Split Enz: Eddie Rayner, Neil Finn and Tim Finn at Harlequin Studios, 1979.

“We had a great time. They couldn’t believe the sound I got out of that shitty little place, and so there was talk of me going to EMI in Wellington to produce the album there, then Michael Gudinski said no. He’d struck up a relationship with English producer David Tickle [who had also produced 'I See Red'] and wanted it recorded at Armstrong’s In Melbourne.

“It was absolutely the right move. It wouldn’t have sounded like the album that it ended up sounding like. He’d worked with Blondie and The Knack and gave Split Enz the sound that ended up selling all those copies. We could never have got that from EMI.”

As the months passed, the limitations of a single 4-track machine were an ongoing frustration. “We were recording on one 4-track and were always running out of tracks – having to put the drums and the bass on one track. We needed a solution.”
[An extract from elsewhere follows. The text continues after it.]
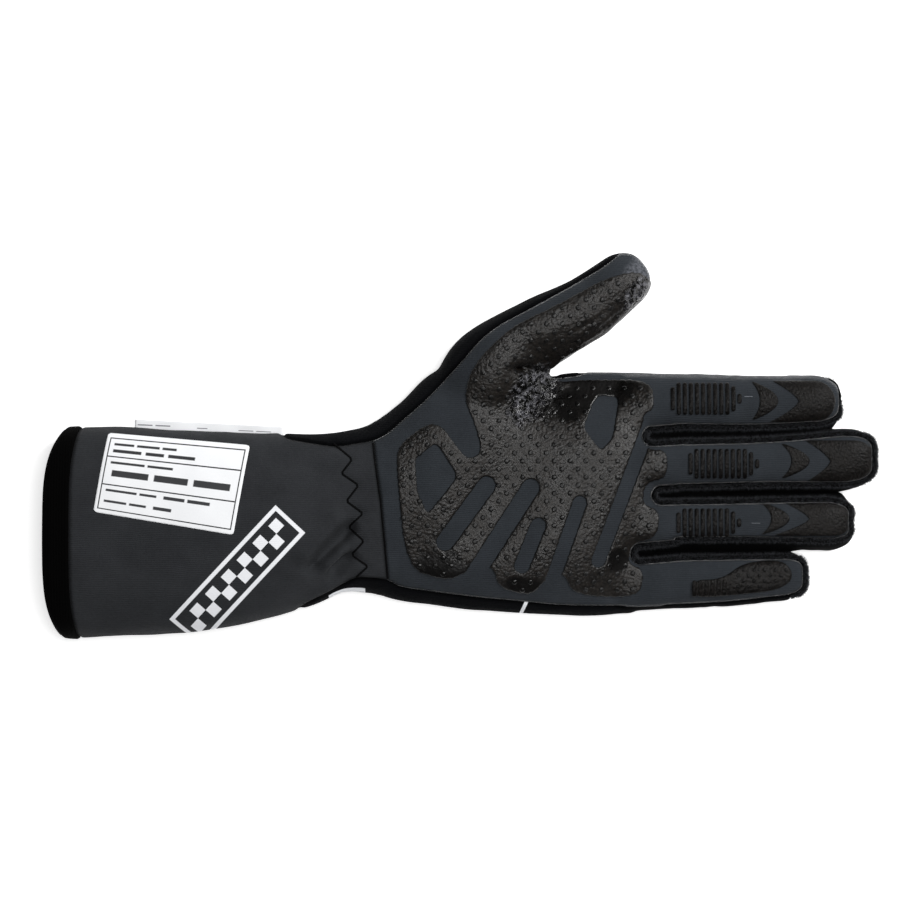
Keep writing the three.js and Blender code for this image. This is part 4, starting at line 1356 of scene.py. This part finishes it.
band = cut(form, [past_mouth, -past_band], BAND_RINGS, margin=0.0)
rise = band_rise(vertex_places(band))
shaped(band, lambda edge: rise)
finished("mouth_band", band, BAND_CLOTH, ["cuff_binding"], BAND_THICKNESS, 70)


# Prints
PALM_PRINT_ROUND = rounded(PALM_PRINT, 2)
WINDOWS = [rounded(HEEL_WINDOW, 2, 0.1), rounded(INDEX_WINDOW, 2, 0.12)]
LITTLE_ROUND = rounded(LITTLE_PRINT, 2)
clear_of_seams = on_palm - 0.9


def slot_level(co):
    """Positive outside the slots and windows of the palm's print."""
    slots = [line_distance(co, [(ax, ay), (bx, by)]) - width / 2 for ax, ay, bx, by, width in PALM_SLOTS]
    wave = 0.2 * np.sin(co[:, 0] * 1.7) * np.sin(co[:, 1] * 2.3)
    return np.min([*slots, *(-polygon_level(co, window) for window in WINDOWS)], axis=0) + wave


def palm_print_level(co):
    """Positive inside the outline of the palm's print, which is a little wavy."""
    wave = 0.25 * np.sin(co[:, 0] * 1.9) * np.sin(co[:, 1] * 2.1)
    return polygon_level(co, PALM_PRINT_ROUND) + wave


def palm_dots_level(co):
    return np.min([palm_print_level(co), slot_level(co), palm_plan(co) - 1.5], axis=0)


def little_dots_level(co):
    past_ribs = co[:, 0] - LITTLE_DOTS_FROM + 0.35 * (co[:, 1] + 54)
    return np.min([polygon_level(co, LITTLE_ROUND), past_ribs, palm_plan(co) - 1.5], axis=0)


palm_print = plate(form, [palm_print_level(FORM_CO), slot_level(FORM_CO), clear_of_seams, past_wrist - 3])
finished("palm_print", palm_print, PALM_SILICONE, ["grip_palm"], sharp=50)
dot = dot_template()
print_top = PRINT_LIFT + PRINT_THICKNESS
palm_dots = joined(dot, dot_places(surface, palm_dots_level, print_top))
finished("palm_dots", palm_dots, PALM_SILICONE, sharp=70)

little = plate(form, [polygon_level(FORM_CO, LITTLE_ROUND), clear_of_seams])
finished("little_print", little, LITTLE_SILICONE, ["grip_little"], sharp=50)
little_dots = joined(dot, dot_places(surface, little_dots_level, print_top, LITTLE_DOT_SIZE))
finished("little_dots", little_dots, LITTLE_SILICONE, sharp=70)
little_bars = [(x, -57.4 + 0.03 * (x - 93), 6.6, RIB_WIDTH) for x in np.arange(94, 108.5, RIB_PITCH)]
finished("little_ribs", rib_mesh(surface, little_bars, print_top - 0.15), RIB_SILICONE, sharp=45)

for name, x, y, length, width in RIB_PADS:
    ribs = rib_mesh(surface, pad_bars(x, y, length, width))
    finished(f"{name}_ribs", ribs, RIB_SILICONE, [f"grip_{name}_ribs"], sharp=45)

for name, x, y, half, inner, outer in CRESCENTS:
    arc = np.linspace(-1, 1, 17)
    outline = [(x + outer * (1 - s**2), y + s * half) for s in arc]
    outline += [(x + inner * (1 - s**2), y + s * half) for s in arc[::-1][1:-1]]
    crescent = plate(form, [polygon_level(FORM_CO, outline), clear_of_seams], height=PAD_HEIGHT)
    finished(f"{name}_crescent", crescent, TIP_SILICONE, [f"grip_{name}_crescent"], sharp=50)

for name, thumb_horn, little_horn, notch_x, end_x, y, half in TIP_PADS:
    turn = np.linspace(-math.pi / 2, math.pi / 2, 15)
    outline = [(end_x - half + half * math.cos(t), y + half * math.sin(t)) for t in turn]
    for across in np.linspace(1, -1, 13):
        horn = thumb_horn if across > 0 else little_horn
        outline.append((notch_x - (notch_x - horn) * abs(across) ** 1.4, y + half * across))
    pad = plate(form, [polygon_level(FORM_CO, outline), clear_of_seams], height=PAD_HEIGHT)
    finished(f"{name}_tip_pad", pad, TIP_SILICONE, [f"grip_{name}_tip"], sharp=50)


# Label and tab


def patch_map(mesh, corners):
    """Gives a mesh a map from 0 to 1 across four corners, in the palm's plane."""
    (ax, ay), (bx, by), (cx, cy), (dx, dy) = corners
    co = vertex_places(mesh)[:, :2]
    u, v = np.full(len(co), 0.5), np.full(len(co), 0.5)
    for _ in range(12):
        low = np.array([ax, ay]) * (1 - u)[:, None] + np.array([bx, by]) * u[:, None]
        high = np.array([dx, dy]) * (1 - u)[:, None] + np.array([cx, cy]) * u[:, None]
        miss = co - (low * (1 - v)[:, None] + high * v[:, None])
        along = (np.array([bx - ax, by - ay]) * (1 - v)[:, None]
                 + np.array([cx - dx, cy - dy]) * v[:, None])
        across = high - low
        size = along[:, 0] * across[:, 1] - along[:, 1] * across[:, 0]
        u = u + (miss[:, 0] * across[:, 1] - miss[:, 1] * across[:, 0]) / size
        v = v + (along[:, 0] * miss[:, 1] - along[:, 1] * miss[:, 0]) / size
    loops = np.zeros(len(mesh.loops), np.int32)
    mesh.loops.foreach_get("vertex_index", loops)
    layer = mesh.uv_layers.new(name="label")
    layer.data.foreach_set("uv", np.column_stack([u, v])[loops].astype(np.float32).ravel())


PATCH_CENTRE = np.mean(PATCH, axis=0)


def patch_level(co):
    """The label is a four-sided patch with small round corners."""
    return polygon_level(co, PATCH_CENTRE + (np.array(PATCH) - PATCH_CENTRE) * 0.965) + 1.0


patch = plate(form, [patch_level(FORM_CO), on_palm - 3], lift=0.08, height=0.3, soften=0.2)
patch_map(patch, PATCH)
finished("cuff_label", patch, LABEL_CLOTH, ["label_patch"], sharp=50)


def side_tab():
    """A strip of white cloth that stands out of the side seam, a little wavy."""
    bm = bmesh.new()
    bmesh.ops.create_grid(bm, x_segments=60, y_segments=10, size=1)
    for vert in bm.verts:
        u, v = (vert.co.x + 1) / 2, (vert.co.y + 1) / 2
        x = TAB["from_x"] + (TAB["to_x"] - TAB["from_x"]) * u
        outer = TAB["outer_y"] - TAB["taper"] * u
        wave = 0.35 * math.sin(u * 9) * v + 0.2 * math.sin(u * 23 + 1)
        vert.co = (x, TAB["tuck"] + (outer - TAB["tuck"]) * v, TAB["seat"] + wave)
    mesh = bpy.data.meshes.new("tab")
    bm.to_mesh(mesh)
    bm.free()
    patch_map(mesh, [(TAB["from_x"], 5), (TAB["to_x"], 3), (TAB["to_x"], 7.2), (TAB["from_x"], 10.2)])
    return mesh


finished("seam_tab", side_tab(), TAB_CLOTH, ["side_tab"], 0.6)

# Threads
zigzag = thread(surface, bent(ZIGZAG), ZIGZAG_RADIUS, ZIGZAG_DEPTH)
finished("wrist_zigzag", zigzag, THREAD)
wrist_y = np.linspace(-53.5, 1, 60)
wrist_line = list(zip(smooth_rows(WRIST_SEAM, wrist_y)[:, 0], wrist_y))
wrist_thread = thread(surface, wrist_line, WRIST_THREAD_RADIUS, WRIST_THREAD_DEPTH)
finished("wrist_thread", wrist_thread, THREAD)
for name, line in TACKS.items():
    finished(name, thread(surface, line, TACK_RADIUS, TACK_DEPTH), PALE_THREAD)


# The studio


def area_light(name, place, target, size, power):
    light = bpy.data.lights.new(name, "AREA")
    light.shape = "DISK"
    light.size = size
    light.energy = power
    lamp = bpy.data.objects.new(name, light)
    lamp.location = place
    lamp.rotation_euler = (Vector(target) - Vector(place)).to_track_quat("-Z", "Y").to_euler()
    bpy.context.scene.collection.objects.link(lamp)


def studio():
    bm = bmesh.new()
    bmesh.ops.create_grid(bm, x_segments=2, y_segments=2, size=FLOOR_HALF)
    mesh = bpy.data.meshes.new("floor")
    bm.to_mesh(mesh)
    bm.free()
    material, tree, shader = new_material("floor_paint", 0.9, 0.1)
    speck = add(tree, "TexNoise", add(tree, "TexCoord").outputs["Object"], None, 3.0, 2.0).outputs[0]
    tone = mix_colour(tree, speck, (0.93, 0.93, 0.93), (0.95, 0.95, 0.95))
    tree.links.new(tone, shader.inputs["Base Color"])
    shader.inputs["Emission Color"].default_value = (1, 1, 1, 1)
    shader.inputs["Emission Strength"].default_value = FLOOR_GLOW
    mesh.materials.append(material)
    floor = bpy.data.objects.new("floor", mesh)
    floor.location = (0, 0, -FLOOR_DROP)
    bpy.context.scene.collection.objects.link(floor)

    for name, settings in LIGHTS.items():
        area_light(name, *settings)
    world = bpy.data.worlds.new("studio")
    world.use_nodes = True
    glow = world.node_tree.nodes["Background"].inputs
    glow[0].default_value, glow[1].default_value = (1, 1, 1, 1), WORLD_GLOW
    bpy.context.scene.world = world
    bpy.context.scene.view_settings.view_transform = "Standard"

    lens = bpy.data.cameras.new("camera")
    lens.lens, lens.sensor_width = VIEW["lens"], VIEW["sensor"]
    camera = bpy.data.objects.new("camera", lens)
    camera.location = (VIEW["x"], VIEW["y"], VIEW["height"])
    bpy.context.scene.collection.objects.link(camera)
    bpy.context.scene.camera = camera


studio()

for spare in [m for m in bpy.data.meshes if not m.users]:
    bpy.data.meshes.remove(spare)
An aspiring and enthusiastic young West Auckland engineer, Simon Alexander, offered Doug the use of a second 4-track. This gave Harlequin the ability to bounce tracks across and go beyond that four-track barrier, much as bands such as The Beatles had done in the 1960s.

“I was introduced to Simon by a mutual friend. We linked the two 4-track machines together, and we could bounce one to the other and back again and basically build up multi-tracks that way.”

It was also the start of a lifelong friendship and a working relationship that continues. Simon (now Zennor) still works with Rogers when called on from his base, still in West Auckland.

As Harlequin’s equipment pool grew, so did the way it was used. A friend, Greg Peacocke, had returned from the US with state-of-the-art Cerwin Vega PA speakers, but he lacked a mixing desk for a forthcoming Hello Sailor tour, so he used the Harlequin mixer. After that tour, Greg Peacocke purchased his own desk and that was the beginning of Oceania Audio.

“It’s funny how these things began,” says Rogers, “with like-minded people cobbling together what they had because, as you know, no one had any money then, you had to find the resources where you could. Money was just not even a part of the equation. If you could pay the rent, you were doing really well.”

Nambassa

In 1976, organiser Peter Terry approached Rogers to work on the upcoming Nambassa Festival.

“I knew Peter through a friend from Wellington, Sue Miller, a fashion designer. I got to know him through her, and then, when he was planning to do his first festival, I think I was about the only person he knew who had any knowledge at all of the sound and music business, so he asked me to come onboard.”

Doug Rogers with Paul Moss with Barton's techs at Nambassa festival. Paul Moss collection.

Doug Rogers would go on to work on all the Nambassa festivals except the last. “It all started off very small in Waihi; at that time, it was a house-truck type festival. Very hippie, because the whole thing came at a really interesting time musically, a transition going on between bands that wanted to sound like Supertramp and the arrival of punk. All of a sudden all the bands that wanted to sound like Supertramp or Pink Floyd were out of vogue and Nambassa was on the cusp of that, it impacted the festival. That hippie lifestyle met the new wave, and it worked. 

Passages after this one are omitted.